Plaintiff also fails to allege facts that show Defendants' actions were likely to cause injury that was "unfair" or not reasonably avoidable. Klem, 295 P.3d at 1187. Here, Plaintiff entered a guilty plea for a DUI and his sentence included the cost of probation at $100 per month for five years. Dkt. # 16 at 26 (guilty plea acknowledging that "the judge may require me to pay costs, fees and assessments authorized by law"). Plaintiff only claims that the "transformation and calculation of [his] obligation to pay probation at a rate of $100 ...to be an obligation to pay $6,000 payable and owed as of July 17, 2017 is a mistake and huge overcharge." Dkt. # 1-1 at 4. This allegation is conclusory and ultimately insufficient to state an "unfair" practice under the CPA.

Because Plaintiff fails to allege an unfair or deceptive practice, he does not state a claim under the CPA. The Court will not go through the remaining four requirements.

C. Section 1983 claim

Plaintiff also alleges a claim against Defendants under Section 1983. He alleges that Defendants have a standard practice of accelerating the total amount owed as applied to all persons convicted of a crime, and that this works to deprive him of property in violation of the Fifth and Fourteenth Amendments. Dkt. # 1-1.

A plaintiff can establish municipal liability under Section 1983 by proving that the constitutional violation directly resulted from enforcement of an improper official policy or custom; or by proving that the municipality was "deliberately indifferent" to a known need to retrain its officials because of an official policy or custom. Board of County Commissioners of Bryan County v. Brown, 520 U.S. 397, 407 (1997).

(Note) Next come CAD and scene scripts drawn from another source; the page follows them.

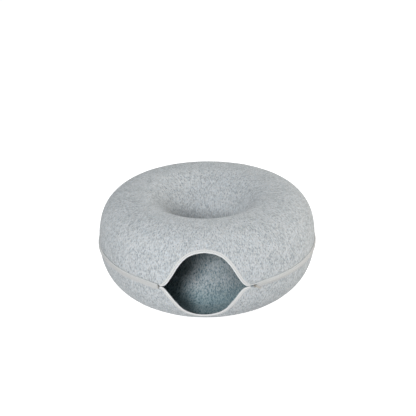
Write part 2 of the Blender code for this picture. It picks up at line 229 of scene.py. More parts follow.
class MouldedHalf:
    """The outer face of one half, by place round the wall and distance up its section."""

    def __init__(self, name):
        self.name = name
        self.side = 1 if name == "upper" else -1
        ridge, rise, outer_power, well_power = SECTIONS[name]
        self.ridge = ridge
        self.points = []
        for i in range(2 * SECTION_SAMPLES + 1):
            turn = math.pi / 2 * i / SECTION_SAMPLES
            outer = i <= SECTION_SAMPLES
            reach = (WALL_RADIUS if outer else THROAT_RADIUS) - ridge
            power = outer_power if outer else well_power
            radius = ridge + reach * abs(math.cos(turn)) ** (2 / power)
            self.points.append((radius, min(rise * abs(math.sin(turn)) ** (2 / power), HALF_HEIGHT)))
        self.lengths = [0.0]
        for a, b in zip(self.points, self.points[1:]):
            self.lengths.append(self.lengths[-1] + math.dist(a, b))
        level = [s for s, point in zip(self.lengths, self.points) if point[1] == HALF_HEIGHT]
        self.level_start, self.level_end = level[0], level[-1]
        self.seam_start = self.lengths[-1] - THROAT_SEAM
        self.cut = {}

    def section(self, length):
        """(radius, height) at a distance up the section from the zip's plane."""
        i = min(max(bisect_right(self.lengths, length), 1), len(self.points) - 1)
        share = (length - self.lengths[i - 1]) / (self.lengths[i] - self.lengths[i - 1])
        a, b = self.points[i - 1], self.points[i]
        return a[0] + share * (b[0] - a[0]), a[1] + share * (b[1] - a[1])

    def place(self, across, radius, height):
        """A point in the model, with the well a little off the middle and the crown not quite level."""
        angle = across / WALL_RADIUS
        inward = (WALL_RADIUS - radius) / (WALL_RADIUS - THROAT_RADIUS)
        drift = WELL_DRIFT * smooth_step(inward)
        lift = 0.0
        if self.side > 0:
            at_crown = CROWN_WAVE * math.cos(3 * angle) - CROWN_TILT * math.sin(angle)
            lift = at_crown * (height / HALF_HEIGHT) ** 2
        lift -= sag(across, height)
        x = radius * math.sin(angle) + drift
        return Vector((x, AXIS_Y - radius * math.cos(angle), ZIP_PLANE + self.side * height + lift))

    def point(self, across, length):
        return self.place(across, *self.section(length))

    def normal(self, across, length, step=0.5 * MM):
        """Unit normal of the outer face, pointing out of the felt."""
        up = self.point(across, length + step) - self.point(across, length - step)
        along = self.point(across + step, length) - self.point(across - step, length)
        return (along.cross(up) * self.side).normalized()

    def edge_height(self, across):
        distance = abs(across - CUT_SHIFT[self.name])
        if distance <= MOUTH_END:
            column = 1 if self.side > 0 else 2
            return smooth_through([(row[0] * MM, row[column] * MM) for row in MOUTH], distance)
        if self.side > 0:
            begins, ends = RIGHT_RISE if across > 0 else LEFT_RISE
            return smooth_through([(begins, SHUT_EDGE), (ends, ZIPPED_EDGE)], distance)
        return SHUT_EDGE

    def edge(self, across):
        """Distance up the section to the felt's cut edge."""
        if across not in self.cut:
            height = self.edge_height(across)
            i = bisect_right([point[1] for point in self.points[:SECTION_SAMPLES]], height)
            low, high = self.points[i - 1], self.points[i]
            share = (height - low[1]) / (high[1] - low[1])
            self.cut[across] = self.lengths[i - 1] + share * (self.lengths[i] - self.lengths[i - 1])
        return self.cut[across]

    def from_edge(self, across, into, reach=5 * MM):
        """(place, length) at a distance into the felt, square to its cut edge. The slope is evened
        out, and let go at the mouth's corners, so that neighbouring columns never cross."""
        slope = (self.edge(across + reach) - self.edge(across - reach)) / (2 * reach)
        slope *= smooth_step((LEAN_END - abs(across)) / (LEAN_END - LEAN_UNTIL))
        square = math.hypot(1, slope)
        return across - slope / square * into, self.edge(across) + into / square

    def uneven(self, across, length):
        """How far the pressed felt stands proud or shy of its mould, nothing near its edges."""
        free = min(length - self.edge(across) - FLAT_AT_CUT, self.seam_start - length - FLAT_AT_SEAM)
        if self.side < 0:
            sole = max(self.level_start - length, length - self.level_end)
            free = min(free, sole - FLAT_AT_SOLE)
        at = self.point(across, length)
        swell = sum(depth * noise.noise(at / width) for depth, width in SWELLS)
        return swell * smooth_step(free / SWELL_FADE)

    def rows(self, across):
        """One column of the outer face, from the cut edge over the crest or sole into the well."""
        steps = [self.from_edge(across, BINDING_WIDTH * i / BOUND_ROWS) for i in range(BOUND_ROWS)]
        start, first = self.from_edge(across, BINDING_WIDTH)
        for i in range(OUTER_ROWS):
            share = i / OUTER_ROWS
            steps.append((start + share * (across - start), first + share * (self.level_start - first)))
        stretches = [(self.level_end, self.seam_start, WELL_ROWS)]
        if self.side < 0:
            stretches.insert(0, (self.level_start, self.level_end, SOLE_ROWS))
        for begin, end, count in stretches:
            steps += [(across, begin + (end - begin) * i / count) for i in range(count)]
        column = [self.point(*step) + self.normal(*step) * self.uneven(*step) for step in steps]
        column.append(self.point(across, self.seam_start))
        column.append(self.place(across, THROAT_RADIUS, CLEARANCE / 2))
        return column


def new_piece(name, add, **sizes):
    """Add a primitive, as the only one that is selected."""
    bpy.ops.object.select_all(action="DESELECT")
    add(**sizes)
    piece = bpy.context.object
    piece.name = piece.data.name = name
    return piece


def round_edges(piece, width, segments, sharper_than=math.radians(30)):
    rounded = piece.modifiers.new("Rounded", "BEVEL")
    rounded.width = width
    rounded.segments = segments
    rounded.limit_method = "ANGLE"
    rounded.angle_limit = sharper_than
    bpy.ops.object.modifier_apply(modifier=rounded.name)


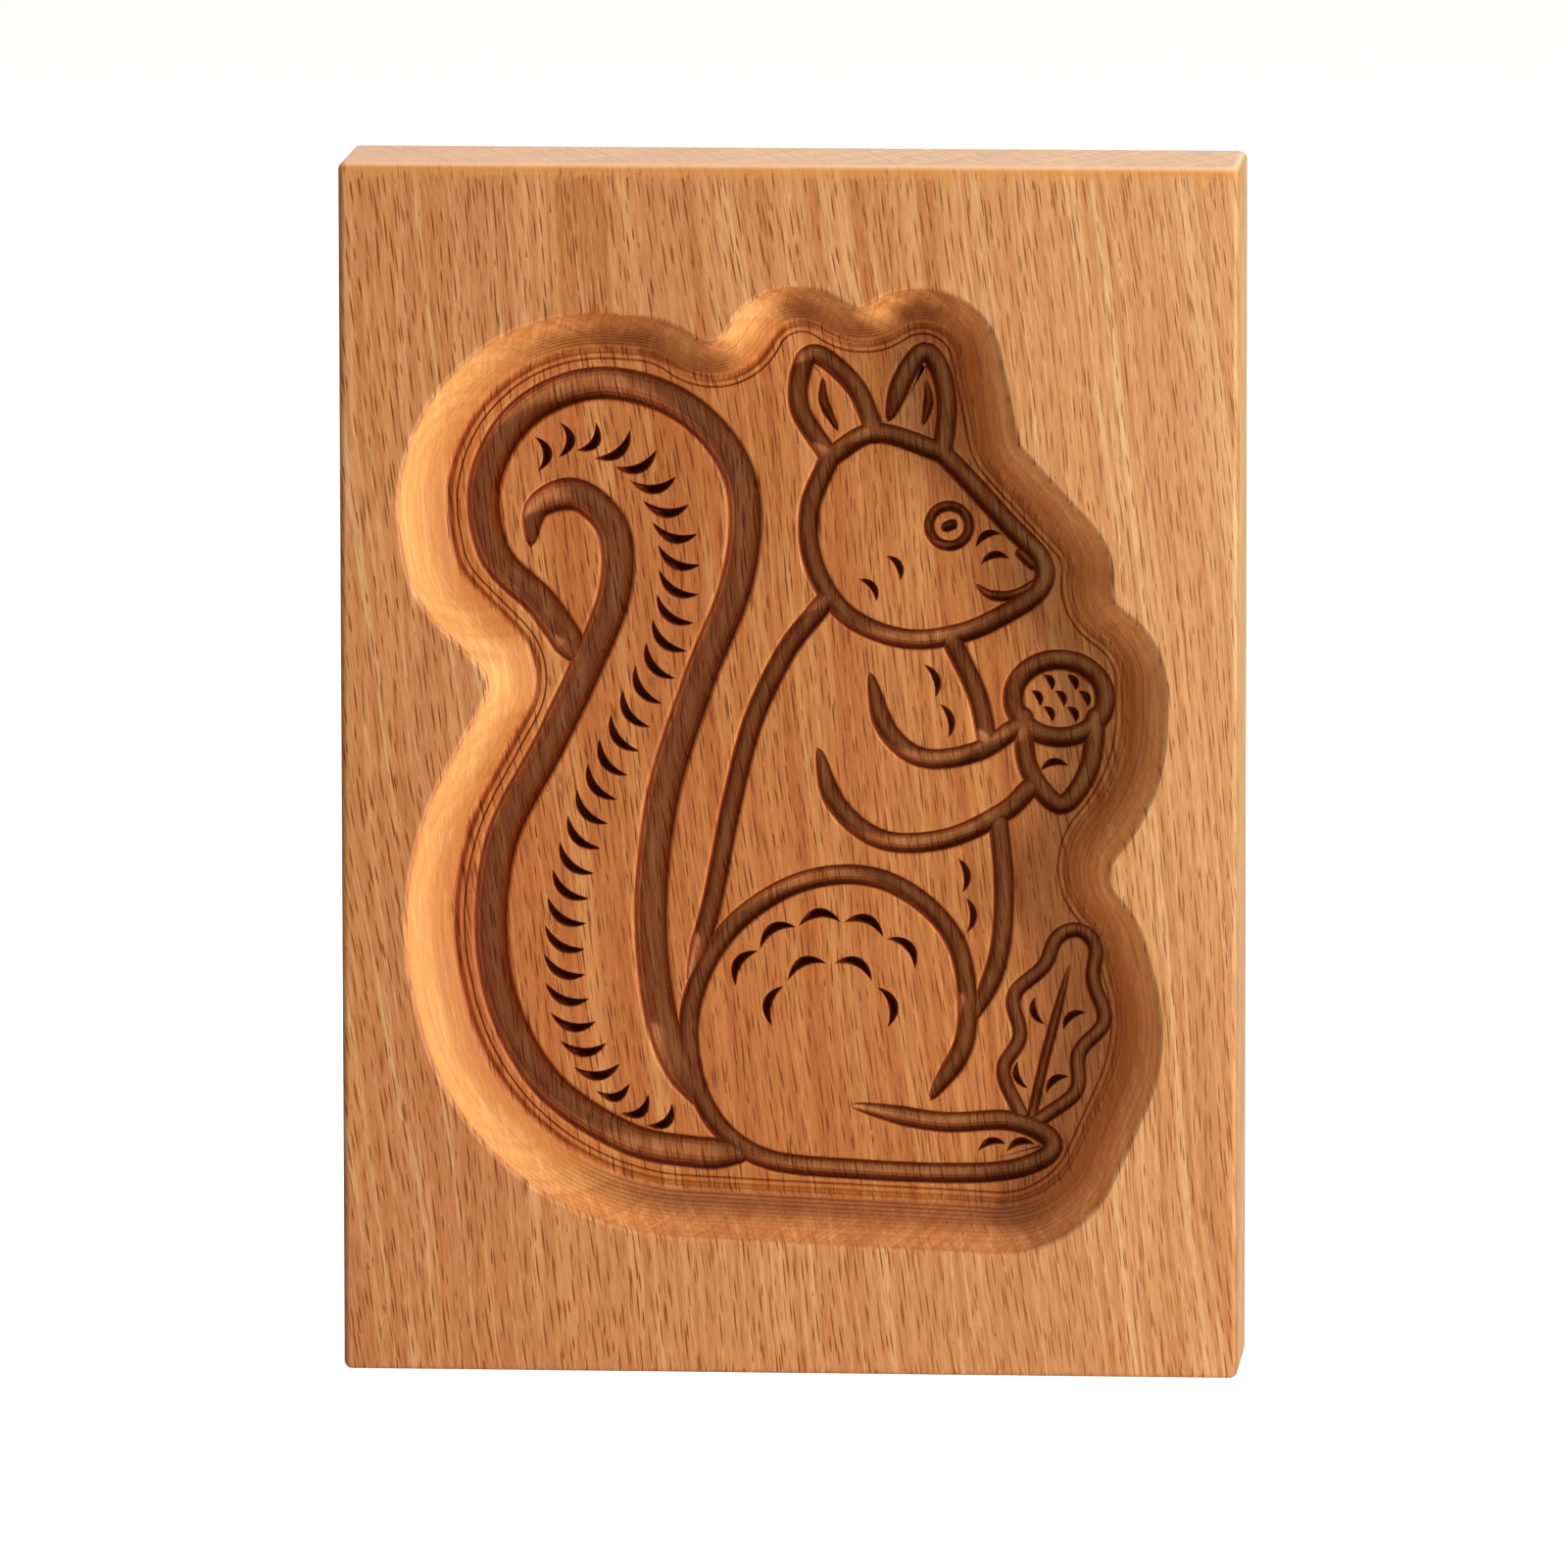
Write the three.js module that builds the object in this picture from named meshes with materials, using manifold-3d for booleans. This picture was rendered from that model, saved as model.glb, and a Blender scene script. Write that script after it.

As a preliminary matter, Plaintiff fails to allege a cognizable constitutional violation. First, the Due Process Clause of Fifth Amendment only applies to the federal government, and thus does not apply to Defendants. Bingue v. Prunchak, 512 F.3d 1169, 1174 (9th Cir. 2008). "In order to state a claim under the fourteenth amendment, the complainant must allege facts showing not only that the State has deprived him of a ... property interest but also that the State has done so without due process of law." Gearhart v. Thorne, 768 F.2d 1072, 1073 (9th Cir. 1985). The base requirement of the Due Process Clause is that a person deprived of property be given an opportunity to be heard "at a meaningful time and in a meaningful manner." Armstrong v. Manzo, 380 U.S. 545, 552 (1965). Plaintiff fails to allege facts that show he was deprived a right to be heard regarding the probation fees assessed or any interest charged. Without such facts, Plaintiff's claim fails.

D. Usury claim

Plaintiff also claims that Defendants violated the usury statutes under Washington law. Dkt. # 1-1. To state a claim for usury, Plaintiff must prove the following elements: (1) there was a loan or forbearance; (2) money or its equivalent as the subject of the loan or forbearance; (3) an agreement that the principal shall be repayable absolutely; (4) the interest rate is greater than that allowed by law; (5) an intention to violate the law. Cuevas v. Montoya, 740 P.2d 858 (Wash. App. 1987).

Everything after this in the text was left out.